Roller Coaster Gorenstein algebras and Koszul algebras failing the weak Lefschetz property
Thiago Holleben, Lisa Nicklasson
TL;DR
The paper proves the existence of Roller Coaster algebras: artinian Gorenstein algebras with unconstrained first halves of their Hilbert series, realized via Nagata idealization of monomial algebras from whiskered graphs. It develops a framework around Simplicial Perazzo forms and Macaulay duality to produce Gorenstein algebras that fail the weak Lefschetz property, including a broad supply of Koszul examples.
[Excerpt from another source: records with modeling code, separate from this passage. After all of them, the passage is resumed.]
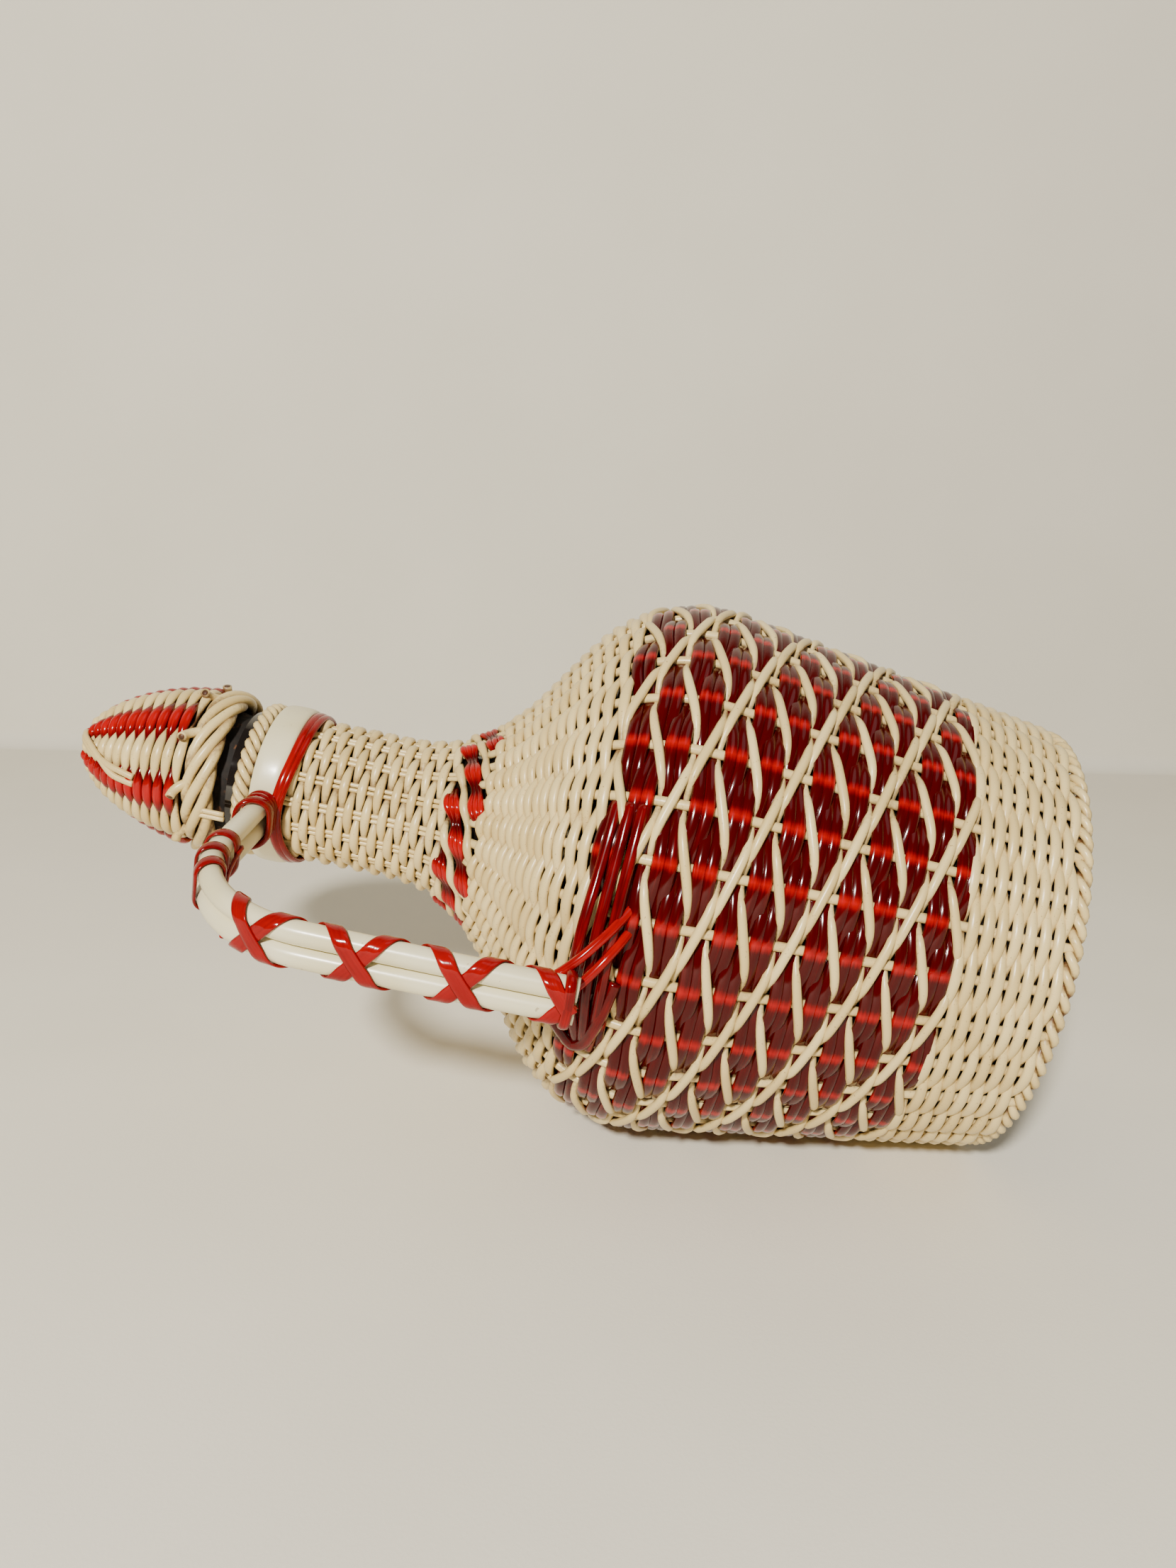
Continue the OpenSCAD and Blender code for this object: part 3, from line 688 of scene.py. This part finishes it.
# %% [markdown]
# **The lower lashing** ties the tubes' ends to the body: three red canes come down the body
# and pass over the ends of the tubes, one loop hangs below, and two strands run on from the last crossing
# of the tape. A few points give each cane's path, and a running average bends it smoothly through them.

# %% Lower lashing


def through(points, wide, thick, backed=0.4, samples=60):
    """A cane through a few (height, angle in degrees, lift) points on the glass, smoothed between them."""
    points = np.asarray(points, float)
    knots = np.linspace(0, 1, len(points))
    t = np.linspace(0, 1, samples)
    smooth = np.stack([np.interp(t, knots, points[:, i]) for i in range(3)], -1)
    kernel = np.hanning(samples // len(points) + 4)
    kernel /= kernel.sum()
    half = len(kernel) // 2
    before, after = 2 * smooth[0] - smooth[half:0:-1], 2 * smooth[-1] - smooth[-2:-half - 2:-1]
    padded = np.concatenate([before, smooth, after])
    smooth = np.stack([np.convolve(padded[:, i], kernel, mode="valid")[:samples] for i in range(3)], -1)
    line, outward = GLASS.lay(smooth[:, 0], smooth[:, 1] * DEG, smooth[:, 2])
    return canes(line, outward, wide, thick, closed=False, high=0.85, backed=backed)


ties = []
for i in range(3):
    ties.append(through([(139 - 3.3 * i, 26, 4.6), (139.5 - 3.3 * i, 13, 6.0),
                         (139 - 3.1 * i, 2, 11.0 - 1.5 * i), (138.3 - 2.9 * i, -8, 13.0 - 2.2 * i),
                         (137.6 - 2.4 * i, -17, 8.6 - 1.0 * i), (137.0 - 1.6 * i, -25, 4.4)],
                        1.75, 1.25, 0.3))
hanging_loop = [(147, -14, 13.0), (142.5, -19, 9.0), (138, -25, 6.2), (134.5, -23, 6.2), (131.5, -14, 7.6),
                (130, -6, 6.4)]
ties.append(through(hanging_loop, 1.9, 1.2, 0.3))
upper_strand = [(150, -13, 23.5), (144, -9.5, 24.0), (137, -2, 16.8), (132.5, 4, 9.8), (129.5, 9, 1.5)]
lower_strand = [(148, -14.5, 22.5), (142, -12, 22.8), (135.5, -6, 15.6), (131.5, 0, 9.6), (128.5, 5, 1.5)]
ties += [through(strand, 1.4, 1.1, 0.7) for strand in (upper_strand, lower_strand)]
ties.append(band_round(HANDLE_LEN - 2.6, 1.6, 0.5))
piece("foot_lashing", ties, RED, "bottle", "red_cane", "lower_lashing")

# %% [markdown]
# **The stopper's cap** is a cone woven over its own stakes from one red and one cream cane per row. Each
# passes over every other stake, so the colours stack up in twelve sectors, and the pointed ends of the
# stitches interlock in a zigzag. It is the same plain weave as before, on another skin.

# %% Cap weave
CAP_STAKES, CAP_ROWS = 12, 12
CAP_FIRST = 20.3
CAP_TWIST = 0.3  # degrees per millimetre
cap_profile = np.array([(270, 27.0), (278, 26.0), (283, 25.6), (290, 25.0), (297, 23.7), (304, 21.6),
                        (310, 19.2), (316, 16.0), (321, 12.4), (325, 8.6), (328, 4.6), (329.5, 2.0)])
cap_heights = np.arange(270.0, 329.5, 0.5)
padded_profile = np.pad(np.interp(cap_heights, *cap_profile.T), 4, mode="edge")
smoothed = np.convolve(padded_profile, np.hanning(11)[1:-1] / 5, mode="valid")
CAP = Skin(cap_heights, smoothed)
cap_rows = CAP.rows(286.0, 327.0, 2 * CAP_ROWS)


def cap_rings(colour_parity):
    """Every other cane of the cap: cream with parity 0, red with parity 1."""
    parts = []
    for i, height in enumerate(cap_rows):
        if i % 2 != colour_parity:
            continue
        twist = (CAP_FIRST - CAP_TWIST * (height - 288.0)) * DEG
        parts.append(weave(CAP, np.array([height]), CAP_STAKES, twist, -0.9, 2.0, 0.5, 1.9, 1.35,
                           reach=0.7, per=16, parity=colour_parity))
    return parts


piece("cap_cream_rows", cap_rings(0), CREAM, "stopper", "cream_cane", "cap_weave_cream", "cap_stakes")
piece("cap_red_rows", cap_rings(1), RED, "stopper", "red_cane", "cap_weave_red")

# %% [markdown]
# **The cap's border** is laid from the cap's own stakes: each leaves the weave, bends down over the
# edge and runs along it, and together they make a rope of five. Every forty degrees a cane leaves the
# rope as a cut end, which shows the brown inside of the tube. At the tip a red loop holds two cream ties.

# %% Border, tip and ties


def soft(values, t, knots):
    """Smooth interpolation of a few values."""
    rough = np.interp(t, knots, values)
    kernel = np.hanning(13)[1:-1] / np.hanning(13).sum()
    return np.convolve(np.pad(rough, 5, mode="reflect", reflect_type="odd"), kernel, mode="valid")


CUT_ENDS = 9
border, ends = [rope(279.8, 25.3, 1.9, 1.8, -3, strands=5, flat=2.0)], []
for k in range(CUT_ENDS):
    angle = (34.0 + k * 360 / CUT_ENDS + np.linspace(9.0, -1.5, 10)) * DEG
    out = np.linspace(0, 1, 10)
    line = place(287.2 - 4.7 * (1 - out) ** 2, angle, 26.2 + 3.6 * out ** 2)
    border.append(canes(line, radial(angle), 1.6, 1.6, closed=False, high=0.6, sides=12))
    stub = line[-1] - (line[-1] - line[-2]) * 0.5, line[-1] + unit(line[-1] - line[-2]) * 0.08
    ends.append(canes(np.array([*stub]), radial(angle[-2:]), 1.05, 1.05, closed=False, high=0.2, sides=12))
piece("cap_edge", border, CREAM, "stopper", "cream_cane", "cap_border")
piece("cap_cut_ends", ends, CUT, "stopper", "cream_cane")


def on_cap(points, wide, thick, samples=50):
    """A cane over the cap through (height, angle in degrees, lift) points."""
    points = np.asarray(points, float)
    t = np.linspace(0, 1, samples)
    knots = np.linspace(0, 1, len(points))
    height, angle, lift = (soft(points[:, i], t, knots) for i in range(3))
    line, outward = CAP.lay(height, angle * DEG, lift)
    return canes(line, outward, wide, thick, closed=False, high=0.9, backed=0.6)


tip_turn = np.linspace(0, 2 * math.pi, 60, endpoint=False)
loops = [canes(place(326.4 + 2.2 * i, tip_turn, 6.0 - 2.2 * i), radial(tip_turn), 1.6, 1.5,
               high=0.8, backed=0.4) for i in (0, 1)]
piece("cap_loop", loops, RED, "stopper", "red_cane", "cap_tip_loop")
tip_ties = [on_cap([(327.0, 34 + 9 * i, 2.2), (323, 18 + 5 * i, 4.0), (317, 5 + 4 * i, 4.3),
                    (309, 0 - 7 * i, 4.0), (302, -4 - 6 * i, 2.0)], 1.15, 1.05) for i in (0, 1)]
piece("tip_ties", tip_ties, CREAM, "stopper", "cream_cane")
sticks = []
for degrees in (-15.0, -19.0):
    height = np.linspace(269.5, 279.0, 6)
    sticks.append(canes(place(height, degrees * DEG, 27.6), np.broadcast_to(radial(degrees * DEG), (6, 3)),
                        0.85, 0.85, closed=False, high=0.8))
piece("tie_sticks", sticks, CREAM, "stopper", "cream_cane", "stopper_tie")

# %% [markdown]
# ** The stage** is plain: a pale floor that curves up into a wall behind. It belongs to the picture and
# not to the bottle. One soft lamp stands high in front, a little to the left: it
# gives the gloss its long highlights and lays the handle's shadow on the floor. A dim one above and a
# faint sky fill the shadows.

# %% Floor, light and camera


def stage_sheet():
    """A floor that turns up into a wall in a quarter bend."""
    width, front, wall, round_r, height, skew = 3.0, -2.5, 0.585, 0.015, 2.5, 6.5 * DEG
    bend = np.linspace(0, math.pi / 2, 13)
    bent = [(wall + round_r * (math.sin(a) - 1), round_r * (1 - math.cos(a))) for a in bend]
    profile = [(front, 0.0)] + bent + [(wall, height)]
    points = [(x, y, z) for y, z in profile for x in (-width, width)]
    faces = [(2 * i, 2 * i + 1, 2 * i + 3, 2 * i + 2) for i in range(len(profile) - 1)]
    mesh = bpy.data.meshes.new("floor")
    mesh.from_pydata(points, [], faces)
    mesh.polygons.foreach_set("use_smooth", np.ones(len(faces), bool))
    f = Finish("pale_cloth", Roughness=0.9)
    where = f.where()
    weave_grain, fold_relief_and_shade = f.noise(where, 900.0, 3.0), f.noise(where, 7.0, 3.0)
    # the fold noise also lightens and darkens the cloth's colour: painted shade of folds, besides their bump
    f.set(Base_Color=f.mix(fold_relief_and_shade, colour(226, 220, 202), colour(238, 232, 216)),
          Normal=f.bump(weave_grain * 0.05 + fold_relief_and_shade, 0.25, 0.004))
    mesh.materials.append(f.material)
    floor = bpy.data.objects.new("floor", mesh)
    bpy.context.scene.collection.objects.link(floor)
    floor.rotation_euler.z = skew


def lamp(name, place_m, aim, size, power, tint):
    light = bpy.data.lights.new(name, "AREA")
    light.shape, light.size, light.energy, light.color = "DISK", size, power, tint
    holder = bpy.data.objects.new(name, light)
    holder.location = place_m
    holder.rotation_euler = (Vector(aim) - Vector(place_m)).to_track_quat("-Z", "Y").to_euler()
    bpy.context.scene.collection.objects.link(holder)


stage_sheet()
lamp("key", (-0.25, -1.35, 0.98), (0.0, 0.0, 0.06), 0.15, 47.0, (1.0, 0.96, 0.89))
lamp("fill", (0.5, -0.2, 1.5), (0.0, 0.0, 0.1), 0.9, 2.0, (1.0, 0.98, 0.95))
world = bpy.data.worlds.new("studio")
world.use_nodes = True
world.node_tree.nodes["Background"].inputs["Color"].default_value = (0.93, 0.95, 1.0, 1.0)
world.node_tree.nodes["Background"].inputs["Strength"].default_value = 0.08
bpy.context.scene.world = world

camera = bpy.data.objects.new("camera", bpy.data.cameras.new("camera"))
right, up = Vector((0.99621, 0.08167, 0.02992)), Vector((-0.04806, 0.23019, 0.97196))
behind = right.cross(up)
turned = Matrix((right, up, behind)).transposed().to_4x4()
camera.matrix_world = Matrix.Translation((0.04034, -0.38788, 0.21252)) @ turned
camera.data.sensor_fit = "AUTO"
camera.data.sensor_width = 36.0
camera.data.lens = 27.016
camera.data.clip_start = 0.01
bpy.context.scene.collection.objects.link(camera)
bpy.context.scene.camera = camera
print("camera at", tuple(round(x, 3) for x in camera.matrix_world.translation))
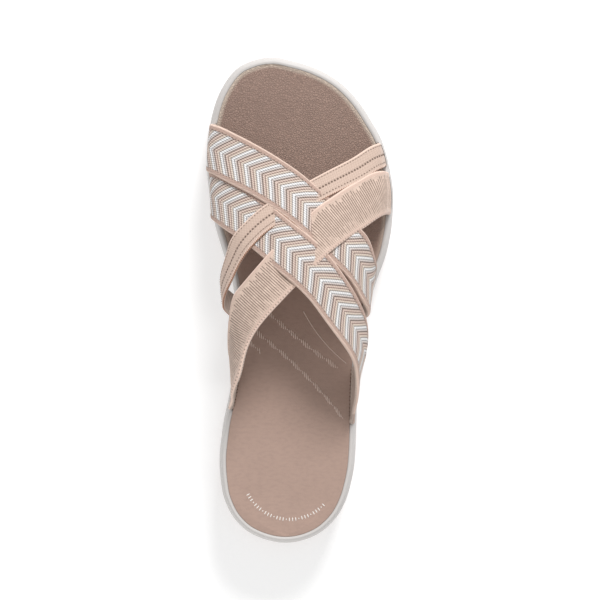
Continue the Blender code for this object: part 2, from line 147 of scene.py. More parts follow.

Key techniques connect graph theory (independence, whiskering) with algebraic properties (G-quadratic, Koszul, WLP/SLP) through edge ideals, independence complexes, and Perazzo constructions. The results show that the space of possible first-half Hilbert sequences for such algebras is effectively unconstrained, with implications for the structure of Gorenstein and Koszul algebras in high socle degree. Overall, the work unifies combinatorial and algebraic methods to generate large families of counterexamples and to advance understanding of Lefschetz properties in monomial and quadratic settings.
Abstract
Inspired by the Roller Coaster Theorem from graph theory, we prove the existence of artinian Gorenstein algebras with unconstrained Hilbert series, which we call Roller Coaster algebras. Our construction relies on Nagata idealization of quadratic monomial algebras defined by whiskered graphs. The monomial algebras are interesting in their own right, as our results suggest that artinian level algebras defined by quadratic monomial ideals rarely have the weak Lefschetz property. In addition, we discover a large family of G-quadratic Gorenstein algebras failing the weak Lefschetz property.